Ar-Râ’i al-Andalusi rahimahullah (w. 853) di dalam kitabnya “Intishâr al-Faqîr as-Sâlik”, hal. 250, berkata, “Begitulah, orang-orang Mesir menyerupai orang-orang yahudi, bergerak-gerak sewaktu belajar dan bekerja, padahal itu merupakan perbuatan orang-orang Yahudi.” Dan ini lebih umum, maka hendaknya dijauhi.
Maka, bagi orang-orang yang berdzikir kepada Allah ta’ala, orang-orang yang menghadap kepada Allah dengan do`a, para penghafal kitab Allah, dan para pengasuh berbagai sekolahan dan halaqah tahfizh al-Qur’an al-Karim, wajib meninggalkan bid’ah Tamâyul (ber-goyang-goyang) sewaktu membaca al-Qur’an, dan hendaklah mereka mendidik anak-anak kaum muslimin berpegang teguh kepada as-Sunnah dan menjauhi bid’ah yang Menyesatkan.
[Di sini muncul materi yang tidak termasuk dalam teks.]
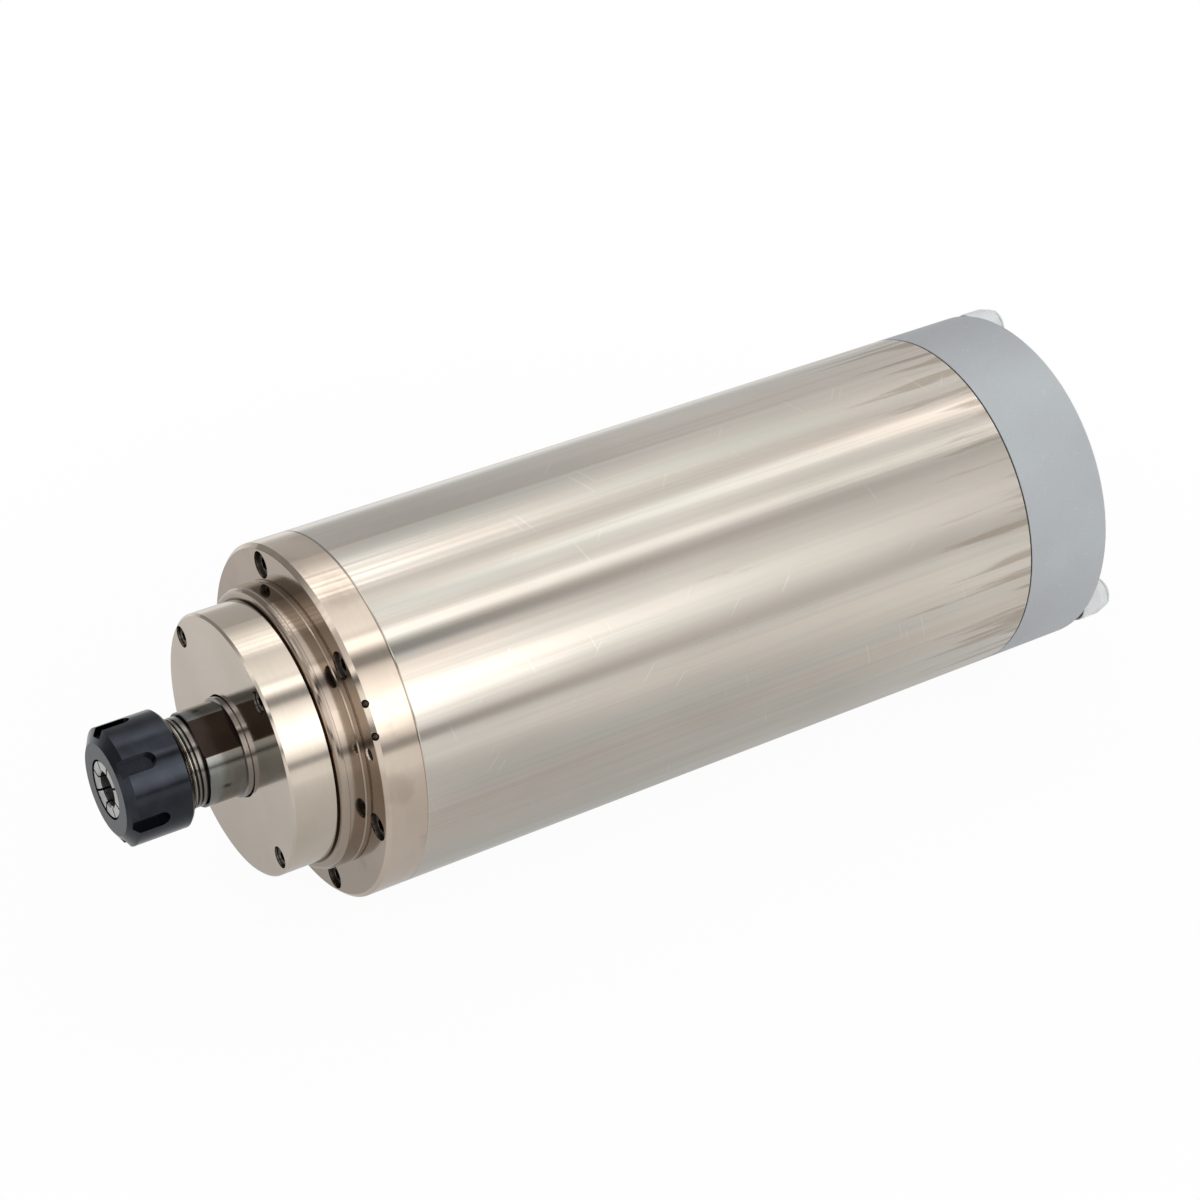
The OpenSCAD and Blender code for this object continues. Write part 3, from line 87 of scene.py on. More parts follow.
class Graph:
    """The node tree of a material or world, with short calls for the nodes that are used below."""

    def __init__(self, owner):
        owner.use_nodes = True
        self.owner = owner
        self.tree = owner.node_tree
        self.tree.nodes.clear()

    def add(self, kind, inputs=None, **settings):
        """New node. An input that is a socket is linked, and any other is set."""
        node = self.tree.nodes.new("ShaderNode" + kind)
        for key, value in settings.items():
            setattr(node, key, value)
        for key, value in (inputs or {}).items():
            if isinstance(value, bpy.types.NodeSocket):
                self.tree.links.new(value, node.inputs[key])
            else:
                node.inputs[key].default_value = value
        return node

    def calc(self, operation, *values, clamp=False):
        inputs = dict(enumerate(values))
        return self.add("Math", inputs, operation=operation, use_clamp=clamp).outputs[0]

    def hypot(self, a, b):
        squares = self.calc("ADD", self.calc("MULTIPLY", a, a), self.calc("MULTIPLY", b, b))
        return self.calc("SQRT", squares)

    def remap(self, value, low, high, to_low=0.0, to_high=1.0, smooth=False):
        inputs = {0: value, 1: low, 2: high, 3: to_low, 4: to_high}
        kind = "SMOOTHSTEP" if smooth else "LINEAR"
        return self.add("MapRange", inputs, clamp=True, interpolation_type=kind).outputs[0]

    def soft(self, value, low, high, most=1.0):
        """Soft-edged mask: 0 up to low, and its most from high on."""
        return self.remap(value, low, high, 0.0, most, smooth=True)

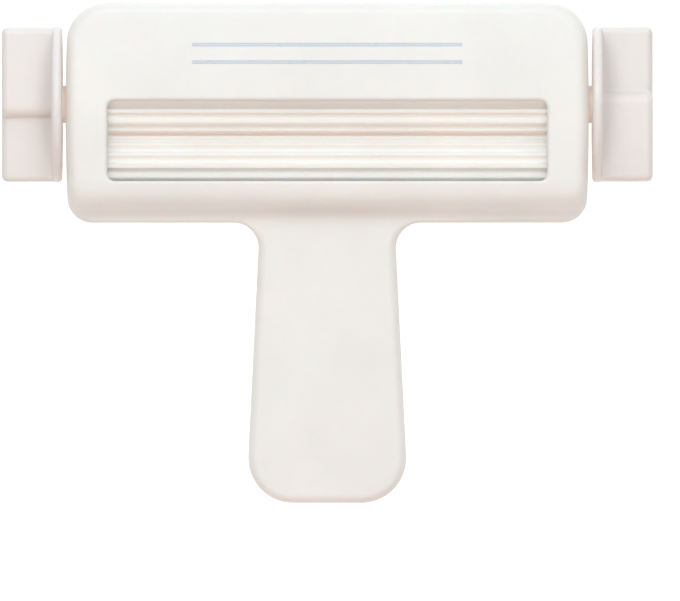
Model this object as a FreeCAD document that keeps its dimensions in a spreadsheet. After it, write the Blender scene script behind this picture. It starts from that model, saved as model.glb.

Janganlah anda terpedaya dengan berbagai dalil tentang disyariatkannya tarian sewaktu berdo`a yang ditunjukkan oleh kalangan Tarekat Sufi. Karena, dalil-dalil tersebut berada di antara dalil yang shahih, tapi tidak menyatakan makna yang dimaksud, atau di antara hadîts dha’if yang sanadnya sama sekali tidak mungkin bisa diterima. Dan barangsiapa yang mau menengok berbagai skripsi dan tesis yang ditulis tentang syariat do`a yang bersumber dari kalangan ekstremis tarekat, maka dia akan mengetahui kebatilan dalil-dalil mereka, baik secara makna maupun sanadnya, di antaranya terdapat di dalam kitab “at-Tarâtîb al-Idâriyyah”, karya al-Kitani, (2/143-144, 149-150). Hanya Allah-lah tempat memohon pertolongan.